Civil investigations have repeatedly shown that the line between pornography and human trafficking is often nonexistent. Victims of human trafficking end up being exploited in the production of pornographic material. In other cases, minors are manipulated, pressured, or directly forced to participate.

For this reasons it is worth recalling an old moral truth that the common sense of the Christian people expressed simply: “he who kills the cow sins just as much as the one who holds its leg.”

The consumer is not an innocent spectator.

Every click sustains the industry. Every visit generates profit. Every viewing keeps running a machinery that degrades human dignity and turns the body into merchandise. Whoever consumes pornography—even in the apparent solitude of his room—ends up cooperating with a system that enslaves others.

There is also a grave responsibility placed upon parents. Allowing children and adolescents to navigate the internet without supervision is to expose their innocence to a world that thrives on corrupting it. Educating, watching over, and forming the conscience of one’s children is a serious duty of justice and charity.

Christian purity—so despised by modern culture—thus appears in its true light: it is not repression, but the defense of human dignity. Rejecting pornography not only saves the soul of the one who avoids it; it also weakens an industry that feeds on the degradation of one’s neighbor.

Because when the human body becomes merchandise, someone is always paying the price with his freedom.
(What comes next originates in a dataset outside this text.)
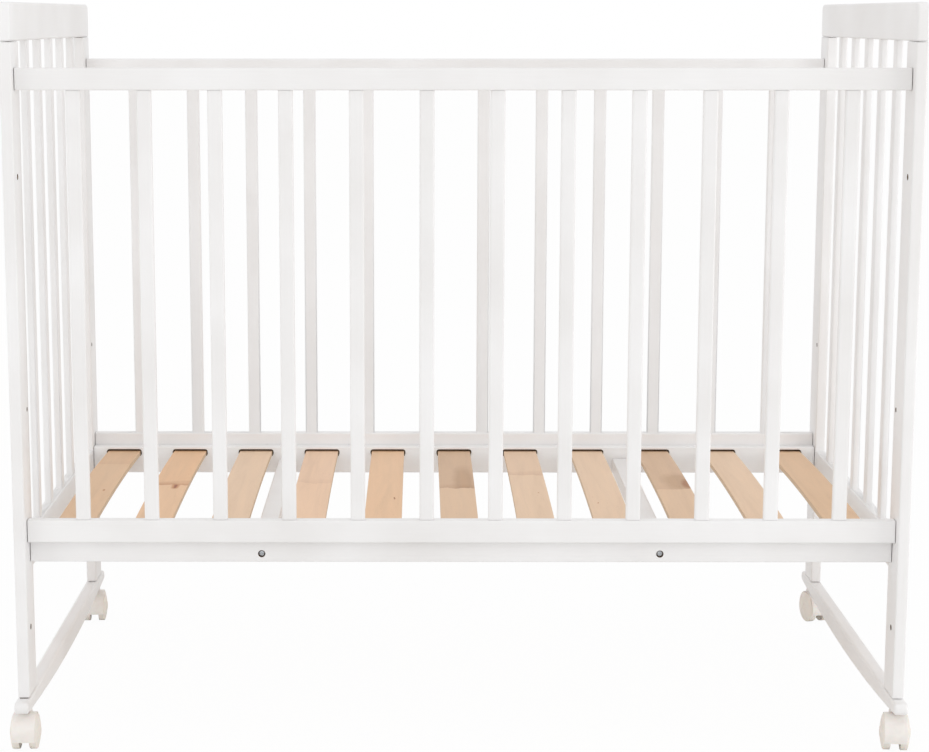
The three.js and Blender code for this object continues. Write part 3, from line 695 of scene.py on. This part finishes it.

And far too often, with the destruction of a healthy childhood.

It is worth recalling the warning of Our Lord Jesus Christ, which resounds with force:

 “But he that shall scandalize one of these little ones that believe in me, it were better for him that a millstone should be hanged about his neck, and that he should be drowned in the depth of the sea.”

(Matthew 18:6)

Catholicity Note: Although there are different degrees of responsibility, it cannot be denied that pornography and human trafficking exist because there is a clear demand and a close relationship between the two; therefore, the consumer also bears a very significant responsibility.